FBI investigates high-speed trading
01 April 2014 | 4973 views | 1
The Federal Bureau of Investigation is investigating whether high-speed traders are breaking the law by acting on non-public information ahead of the wider markets.
News of the probe comes just days after Michael Lewis caused a stir on CNBC's 60 Minutes programme when he accused high frequency traders of front-running the markets during an interview to promote his new book 'Flash Boys'.
The FBI's actions also follow hard on the heels of an aggressive campaign by New York attorney general Eric Schneiderman, who has called for tough regulations to tackle practices such as co-location, which he claims give high-frequency traders unfair advantages and distort the market.
Schneiderman - who has been investigating HFT practices as part of an 'insider trading 2.0' campaign - has homed in on services offered by trading venues that benefit HFT firms at the expense of other market participants.

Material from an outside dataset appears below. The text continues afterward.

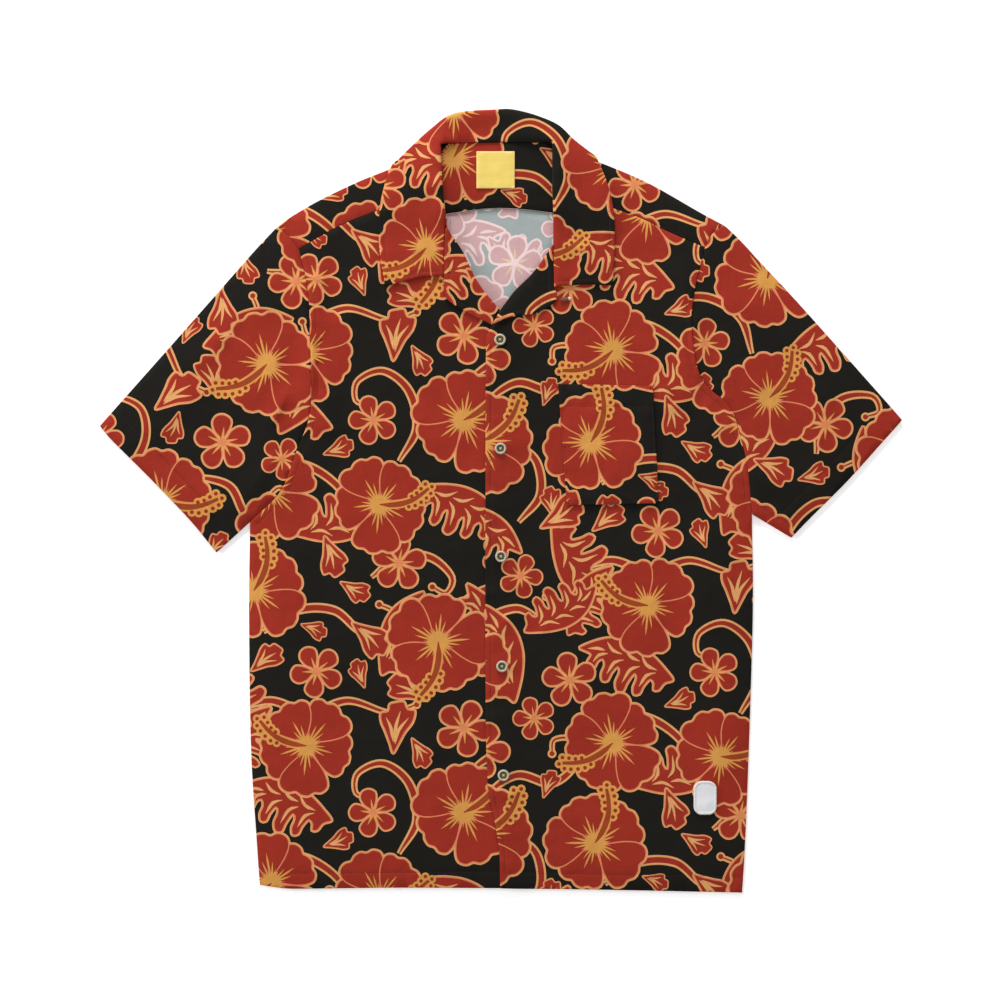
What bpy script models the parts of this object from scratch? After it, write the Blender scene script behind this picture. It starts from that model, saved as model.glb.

The FBIs' investigation, called the High-Speed Trading Initiative, is still in its primary stages, a senior FBI official and an agency spokesman told the Wall Street Journal.
The Fed's interests are likely to centre around the legal implications associated with insider trading rules.
Commenting on the probe, Dr Roman Kozhan, Associate Professor of Finance at Warwick Business School point out that insider trading is an old issue which existed long before the introduction of high-frequency and algorithmic trading.
"Regardless of whether the trader manually entering orders based on illegal information or using a sophisticated computer-based algorithm, the implications are the same; in both cases the traders will be subject to insider trading regulations," he says. "So I do not think this is anything much to do with high-frequency trading per se."